Differentiable Swift shines in the situations that need a fast host language, tremendous flexibility, and / or the ability to blur the lines between application logic and machine learning code. If a custom operation would let you perform a calculation much faster, you can simply write one in Swift instead of waiting for a framework's authors to build and deploy one. We've seen instances on mobile where that was a huge win over existing solutions. At PassiveLogic, differentiable Swift is absolutely vital to getting great performance at the edge for our physics-based simulations, where it is ~117X faster in one internal comparison vs. PyTorch for a representative simulation, and 189X faster than TensorFlow for the same. Our code seamlessly mixes application logic in Swift with optimization processes.
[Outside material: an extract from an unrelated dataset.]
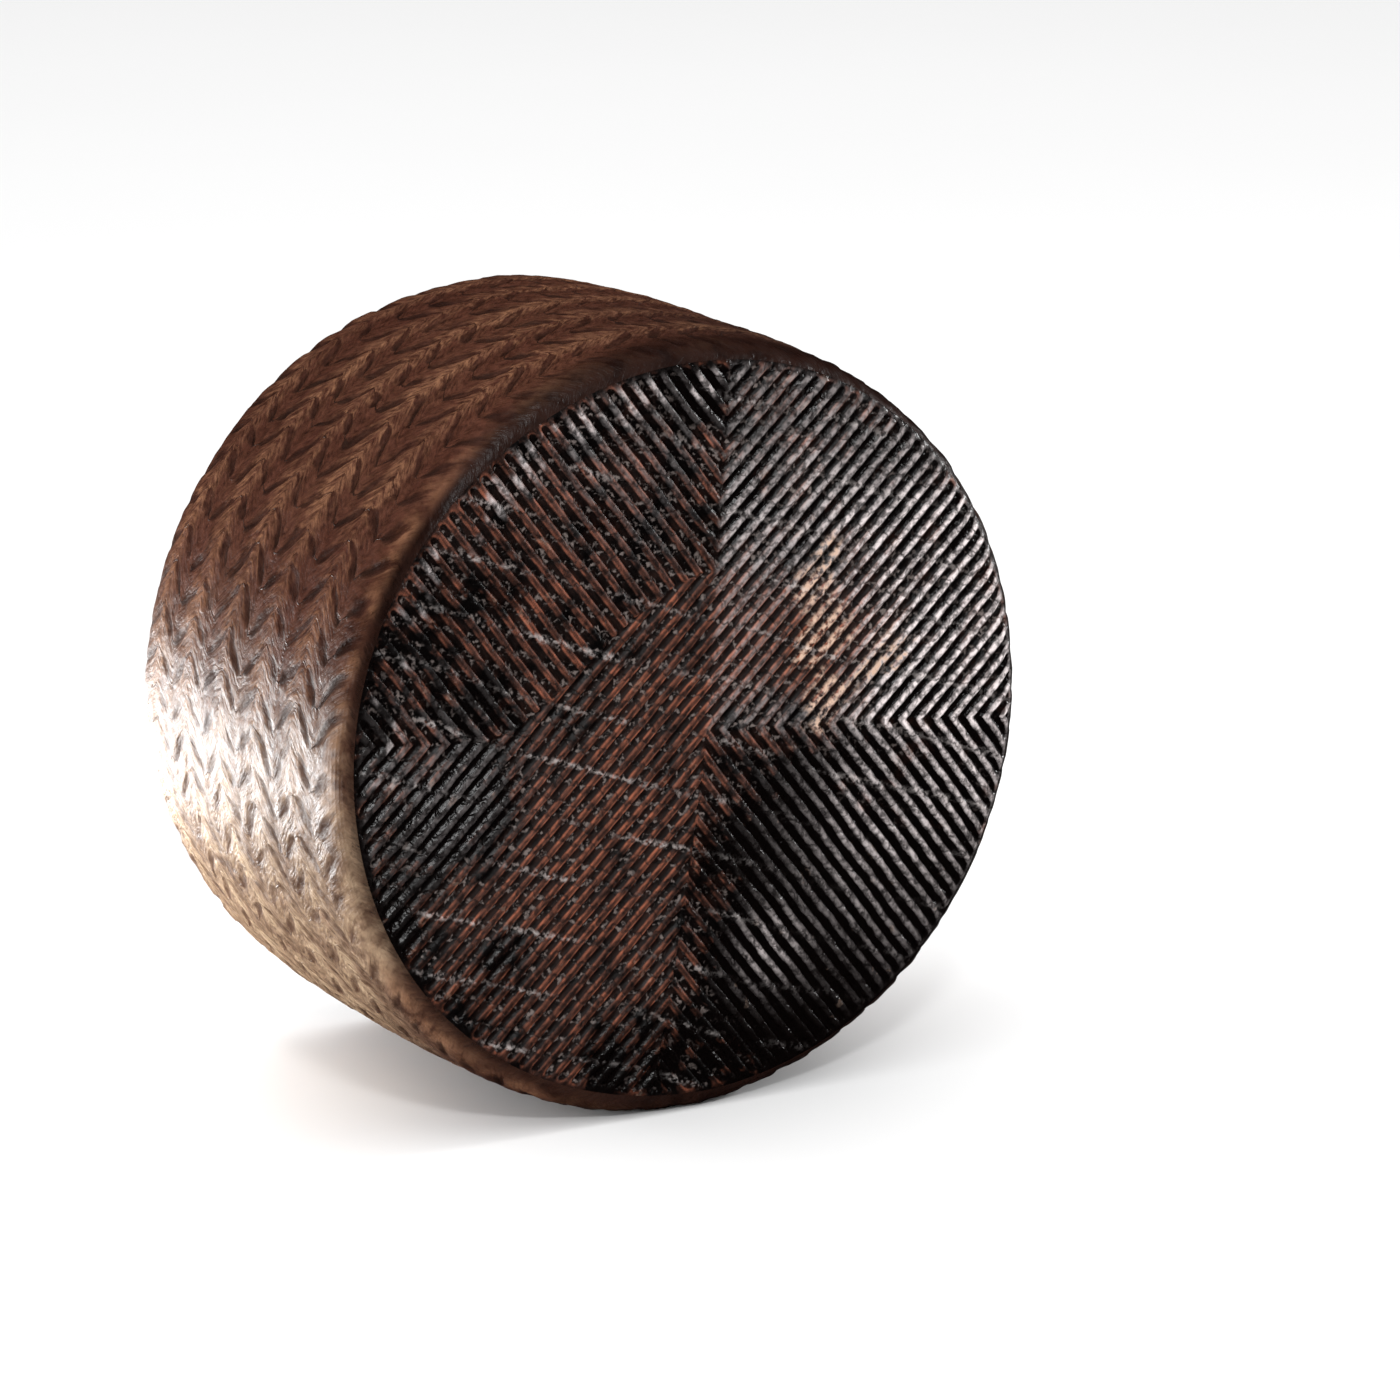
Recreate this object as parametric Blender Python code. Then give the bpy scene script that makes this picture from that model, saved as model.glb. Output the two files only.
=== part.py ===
"""A whole wheel of hard sheep's milk cheese, standing on its rim.

The wheel is one solid: a thick drum with a slight belly and rounded edges. A plaited grass
mould has left its print round the side, as slanted leaf-shaped hollows in rows that lean one
way and then the other. Grooved pressing boards have left straight grooves on both faces, in
four quarters that meet in chevrons. The bottom of the rim is pressed flat where it stands.

Frame: +Z up, the wheel's axis along Y, the front face towards -Y, and the origin on the
ground under the middle of the wheel.
"""

import math

import bmesh
import bpy

# The drum, in metres. The belly is how much wider it is half way between the faces than at them,
# and the oval adds to the radius along its long axis and takes as much off across it.
DIAMETER = 0.200
THICKNESS = 0.112
BELLY = 0.0017
FRONT_EDGE_RADIUS = 0.0070
BACK_EDGE_RADIUS = 0.0045
OUT_OF_ROUND = 0.00056
LONG_AXIS_DEG = 49.6
FLAT_SPOT_DEPTH = 0.0016

# The plait print on the side. A strand's slant is how far it leans round the drum in one row,
# and its hollow is deepest between the two shares of the row's width.
STRANDS = 60
PLAIT_ROWS = 11
STRAND_SLANT = 0.0096
HOLLOW_DEPTH = 0.0011
HOLLOW_ENDS = (0.27, 0.73)

# The board print on the two faces. Each cross divides its face into the four quarters, and the
# grooves lie at their angle to its first line, mirrored from one quarter to the next.
GROOVE_PITCH = 0.00385
GROOVE_DEPTH = 0.0009
GROOVE_ANGLE_DEG = 48.0
GROOVE_RUN_OUT = 0.0020
FRONT_CROSS = {"x": 0.005, "z": 0.000, "turn_deg": -4.5}
BACK_CROSS = {"x": -0.003, "z": 0.002, "turn_deg": 7.0}

MERGE = 0.0001
RADIUS = DIAMETER / 2
HALF = THICKNESS / 2
ROW = THICKNESS / PLAIT_ROWS
STEP = 2 * math.pi / STRANDS


def clear_scene():
    for obj in list(bpy.data.objects):
        bpy.data.objects.remove(obj, do_unlink=True)


def drum_radius(angle, y):
    """Radius of the drum at an angle from the top, turning towards -X, and a place along Y."""
    oval = OUT_OF_ROUND * math.cos(2 * (angle + math.radians(90 - LONG_AXIS_DEG)))
    return RADIUS + oval - BELLY * (y / HALF) ** 2


def on_drum(angle, y, below=0.0):
    r = drum_radius(angle, y) - below
    return (-r * math.sin(angle), y, r * math.cos(angle))


def lean_at(y):
    """How far round the drum a strand has leaned by a place along Y, to one side and back."""
    rows = (y + HALF) / ROW % 2
    return STRAND_SLANT / RADIUS * min(rows, 2 - rows)


def ring(bm, y, below=0.0):
    return [bm.verts.new(on_drum(j * STEP + lean_at(y), y, below)) for j in range(STRANDS)]


def edge_rings(bm, side, edge_radius, turns):
    """Rings of a rounded edge, from the face to the side. A turn of 90 is on the face."""
    rings = []
    for turn in turns:
        k = math.radians(turn)
        y = side * (HALF - edge_radius * (1 - math.sin(k)))
        rings.append(ring(bm, y, edge_radius * (1 - math.cos(k))))
    return rings


def bridge(bm, first, second):
    """Plain quads between two rings, the second one further along +Y."""
    for j in range(STRANDS):
        n = (j + 1) % STRANDS
        bm.faces.new((first[j], second[j], second[n], first[n]))


def plait_row(bm, first, second):
    """One row of leaf-shaped hollows between two rings, with the ridges left standing."""
    front, back = first[0].co.y, second[0].co.y
    for j in range(STRANDS):
        n = (j + 1) % STRANDS
        ends = []
        for share in HOLLOW_ENDS:
            y = front + (back - front) * share
            ends.append(bm.verts.new(on_drum((j + 0.5) * STEP + lean_at(y), y, HOLLOW_DEPTH)))
        near, far = ends
        bm.faces.new((first[j], near, first[n]))
        bm.faces.new((second[n], far, second[j]))
        bm.faces.new((first[j], second[j], far))
        bm.faces.new((first[j], far, near))
        bm.faces.new((first[n], near, far))
        bm.faces.new((first[n], far, second[n]))


def build_side(bm):
    """The side and both rounded edges. It returns the rings that the two faces start at."""
    front = edge_rings(bm, -1, FRONT_EDGE_RADIUS, (90, 60, 30, 0))
    back = edge_rings(bm, 1, BACK_EDGE_RADIUS, (0, 45, 90))
    rows = [ring(bm, row * ROW - HALF) for row in range(1, PLAIT_ROWS)]
    for first, second in zip(front, front[1:] + rows[:1]):
        bridge(bm, first, second)
    for first, second in zip(rows, rows[1:] + back[:1]):
        plait_row(bm, first, second)
    for first, second in zip(back, back[1:]):
        bridge(bm, first, second)
    return front[0], back[-1]


def cross_place(co, cross):
    """A point of a face, measured along the two lines that divide it into quarters."""
    turn = math.radians(cross["turn_deg"])
    x, z = co.x - cross["x"], co.z - cross["z"]
    return (
        x * math.cos(turn) + z * math.sin(turn),
        z * math.cos(turn) - x * math.sin(turn),
    )


def groove_count(co, cross):
    """How many grooves away a point is from its quarter's middle groove."""
    p, q = cross_place(co, cross)
    lean = math.radians(GROOVE_ANGLE_DEG)
    return (abs(p) * math.sin(lean) - abs(q) * math.cos(lean)) / GROOVE_PITCH


def cut(bm, faces, point, normal):
    """Cuts these faces along a plane, and returns the faces that they are then."""
    geom = set(faces)
    for face in faces:
        geom.update(face.edges)
        geom.update(face.verts)
    result = bmesh.ops.bisect_plane(
        bm, geom=list(geom), dist=1e-6, plane_co=point, plane_no=normal
    )
    return [item for item in result["geom"] if isinstance(item, bmesh.types.BMFace)]


def quarter(face, cross):
    p, q = cross_place(face.calc_center_median(), cross)
    return (1 if p > 0 else -1, 1 if q > 0 else -1)


def build_face(bm, rim, y, cross):
    """A face: a narrow band inside the rim, where the grooves run out, and the grooved board print."""
    side = -1 if y < 0 else 1
    share = 1 - GROOVE_RUN_OUT / math.hypot(rim[0].co.x, rim[0].co.z)
    inner = [bm.verts.new((v.co.x * share, y, v.co.z * share)) for v in rim]
    faces = []
    for j in range(STRANDS):
        n = (j + 1) % STRANDS
        band = (rim[j], rim[n], inner[n], inner[j])
        faces.append(bm.faces.new(band if side < 0 else band[::-1]))
    faces.append(bm.faces.new(inner if side < 0 else inner[::-1]))

    turn = math.radians(cross["turn_deg"])
    along = (math.cos(turn), math.sin(turn))
    middle = (cross["x"], y, cross["z"])
    faces = cut(bm, faces, middle, (along[0], 0, along[1]))
    faces = cut(bm, faces, middle, (-along[1], 0, along[0]))

    lean = math.radians(GROOVE_ANGLE_DEG)
    most = int(DIAMETER / GROOVE_PITCH)
    printed = []
    for quarter_of_face in ((1, 1), (-1, 1), (-1, -1), (1, -1)):
        mine = [face for face in faces if quarter(face, cross) == quarter_of_face]
        a, b = quarter_of_face[0] * math.sin(lean), -quarter_of_face[1] * math.cos(lean)
        normal = (a * along[0] - b * along[1], 0, a * along[1] + b * along[0])
        for half in range(-most, most + 1):
            offset = half * GROOVE_PITCH / 2
            point = (middle[0] + normal[0] * offset, y, middle[2] + normal[2] * offset)
            mine = cut(bm, mine, point, normal)
        printed += mine

    border = math.hypot(rim[0].co.x, rim[0].co.z) - GROOVE_RUN_OUT / 2
    for vert in {vert for face in printed for vert in face.verts}:
        if math.hypot(vert.co.x, vert.co.z) < border:
            part = groove_count(vert.co, cross) % 1
            vert.co.y = y - side * GROOVE_DEPTH * (1 - abs(2 * part - 1))


def stand_on_flat_spot(bm):
    """Presses the bottom of the rim flat and puts the ground at z = 0 under the middle."""
    ground = -(RADIUS - FLAT_SPOT_DEPTH)
    for vert in bm.verts:
        vert.co.z = max(vert.co.z, ground)
    xs = [vert.co.x for vert in bm.verts]
    middle = (min(xs) + max(xs)) / 2
    for vert in bm.verts:
        vert.co.x -= middle
        vert.co.z -= ground


def rind_material():
    material = bpy.data.materials.new("dark_waxed_rind")
    material.use_nodes = True
    shader = material.node_tree.nodes["Principled BSDF"]
    shader.inputs["Base Color"].default_value = (0.066, 0.030, 0.020, 1.0)
    shader.inputs["Roughness"].default_value = 0.38
    shader.inputs["Metallic"].default_value = 0.0
    return material


def build_wheel():
    bm = bmesh.new()
    front, back = build_side(bm)
    build_face(bm, front, -HALF, FRONT_CROSS)
    build_face(bm, back, HALF, BACK_CROSS)
    bmesh.ops.remove_doubles(bm, verts=bm.verts, dist=MERGE)
    bmesh.ops.triangulate(bm, faces=bm.faces)
    stand_on_flat_spot(bm)
    mesh = bpy.data.meshes.new("cheese_wheel")
    bm.to_mesh(mesh)
    bm.free()
    mesh.shade_smooth()
    mesh.set_sharp_from_angle(angle=math.radians(28))
    mesh.materials.append(rind_material())
    wheel = bpy.data.objects.new("cheese_wheel", mesh)
    bpy.context.scene.collection.objects.link(wheel)
    return wheel


clear_scene()
build_wheel()
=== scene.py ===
"""Looks of a whole wheel of hard sheep's milk cheese, standing on its rim.

Three pieces stand for the solid: the side with its plait print, and the front and back faces
with their grooved board print. They meet on the two rounded edges. Lengths are in metres.
"""

import math

import bpy
import numpy as np
from mathutils import Matrix, Vector


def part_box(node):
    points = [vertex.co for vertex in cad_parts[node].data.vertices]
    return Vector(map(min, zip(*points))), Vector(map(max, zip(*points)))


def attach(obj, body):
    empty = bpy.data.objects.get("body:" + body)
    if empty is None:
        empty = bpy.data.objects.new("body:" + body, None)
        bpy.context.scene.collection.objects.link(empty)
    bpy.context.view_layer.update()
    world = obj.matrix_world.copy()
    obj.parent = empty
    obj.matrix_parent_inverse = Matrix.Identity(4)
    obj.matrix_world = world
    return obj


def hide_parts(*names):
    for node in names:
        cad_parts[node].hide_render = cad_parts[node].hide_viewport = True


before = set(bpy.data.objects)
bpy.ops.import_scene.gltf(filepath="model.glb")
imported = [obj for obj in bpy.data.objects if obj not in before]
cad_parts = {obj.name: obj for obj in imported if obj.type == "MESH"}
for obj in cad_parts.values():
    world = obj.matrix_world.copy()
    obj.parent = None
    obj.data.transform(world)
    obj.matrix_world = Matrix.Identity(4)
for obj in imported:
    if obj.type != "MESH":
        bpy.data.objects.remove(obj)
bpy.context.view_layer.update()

# The drum, as the solid has it
RADIUS = 0.100
BELLY = 0.0017
OUT_OF_ROUND = 0.00056
LONG_AXIS_DEG = 49.6
FRONT_EDGE_RADIUS = 0.0070
BACK_EDGE_RADIUS = 0.0045
FLAT_SPOT_DEPTH = 0.0016
THICKNESS = (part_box("cheese_wheel")[1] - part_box("cheese_wheel")[0]).y
HALF = THICKNESS / 2
FACE = RADIUS - BELLY - FRONT_EDGE_RADIUS
BACK_FACE = RADIUS - BELLY - BACK_EDGE_RADIUS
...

Also, while differentiable Swift currently can be used on iOS, Android, and SwiftWASM (I've deployed to all three), support is what I would call "highly experimental" on those platforms and may not pass your comfort threshold for everyday production use. It's certainly fun to play with there, though.
That's a bit of a roundabout way of saying that I'm not sure whether replacing your existing TensorFlow or TFLite CNN model with something built in a framework layered on differentiable Swift would justify the rewrite work today. There are certainly cases where we've seen large performance advantages by building something in Swift that is outside of the comfort zone of existing ML frameworks, but that may not be your situation from what you describe.
Thanks a lot for your reply and for the great practical-level info @Brad_Larson, much appreciated! And I've taken your disclaimer to heart.
Nevertheless, I believe it's worth a shot – above all for our Wasm platform – in order to reduce overheads and dependency complexity, and because a successful deployment there could mean further unifying our codepaths across all of our platforms.